Thrombosis, Embolism, Infarction and Ischaemia Flashcards
What is Virchow’s Triad?
3 categories of factors which contribute to formation of thrombosis:
- Vessel wall (Trauma/surgery, atherosclerosis)
- Blood flow (AF, varicose veins),
- Blood composition (changes in malignancy, pregnancy, oestrogen therapy, sepsis)
What is the histopathology of arterial and venous thrombus?
Arterial - Many platelets and only small amounts of fibrin (white)
Venous - Many fibrin with trapped red cells (red)
What are the differential diagnosis of a sore leg?
Trauma - Freactures, dislocations, muscle strain/rupture
MSK - Arthritis (Osteo, rhumatoid, septic), gout and psudogout, bakers cyst, tenosynovitis, bursitis, myopathies.
Skin/soft tissue infections
Vascular - Venous occlusion (DVT,) arterial occlusion (PAD, cardiac thromboemboli) or lymphoedema.
What are the causes of bilateral leg oedema?
Usual systemic oedema caused by heart failure, cirrhosis, nephrotic syndrome, malnutrition or immobility
What are the risks for a DVT
Vessel wall - Increasing age, varicose veins or surgery.
Blood flow - Obesity, pregnancy, immobilisation, IV catheters.
Composition of blood - Thrombophilia’s, inflammatory conditions, oestrogen hormones
How is the diagnosis of DVT made?
- Clinical history and examination,
- Blood tests (D-dimer - not very specific)
- Image venous system of legs using compression ultrasound (Doppler)
- Well’s score
What are some of the potential outcomes following a DVT?
- Painful, swollen leg,
- PE,
- Recurrent VTE,
- Venous insufficiency,
- Post thombotic syndrome which can lead to ulceration
What are some of the potential outcomes following a PE?
- Dyspnoea, chest pain, haemoptysis,
- Collapse,
- Death,
- Recurrent VTE,
- Chronic thomoembolic pulmonary hypertension
What is the treatment of a DVT
- Prevent thrombus extending or embolising via anticoagulant therapy (Heparin, warfarin or DOAC)
- Remove risk factors (eg oestrogen)
- Pain relief
- Graduated elastic compression stockings
Explain the formation of an atheroma
- Damage in endothelium (due to hypertension, smoking, hyperglycaemia) causes LDL deposition (inflammation) in the tunica intimat.
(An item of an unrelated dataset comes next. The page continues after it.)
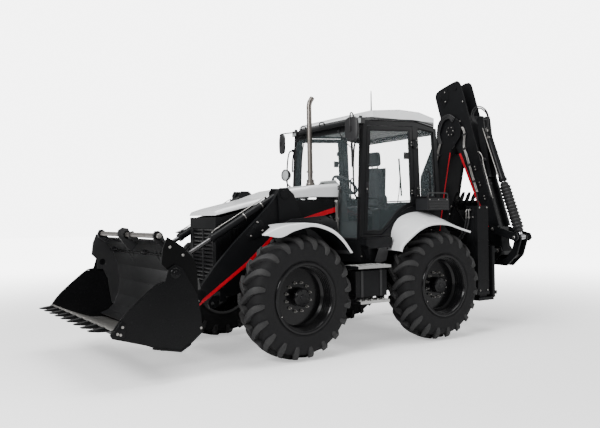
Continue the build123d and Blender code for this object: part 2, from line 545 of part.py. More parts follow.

Monocytes migrate into the tunica intima and become macrophages and phagocytose the oxidised LDL. This causes them to become foam cells. Foam cells die locally and produce apoptotic bodies. Atheroma develops
What are the risk factors for atherosclerotic disease?
Smoking, hypertension, hyperlipidaemia, diabetes, obesity, family history
What is the treatment of acute coronary syndrome?
- Prevent thrombus extension (Anti-platelet and anticoagulant)
- Remove thrombus (thrombolysis via alteplase or PCI)
- Widney the stenotic plaque (balloon angioplasty or insertion of stent)
- Prevent further thrombus (antiplatelet and statin)
What are the complications following an MI
- Death,
- Arrhythmia,
- Pericarditis,
- Myocardial rupture,
- Mitral valve prolapse,
- Left ventricular aneurysm +/- thrombus
- Heart failure
What are some differentials for limb weakness
MSK - Myopathy and arthropathy.
Neuro - Peripheral neuropathy, spinal lesion, cerebral lesion
What is the treatment for stroke in AF?
- Remove thrombus (rare) via thrombolysis or carotid end-arterectomy.
- Treat AF with anticoagulant, rate or rhythm control and replace any defective heart valve.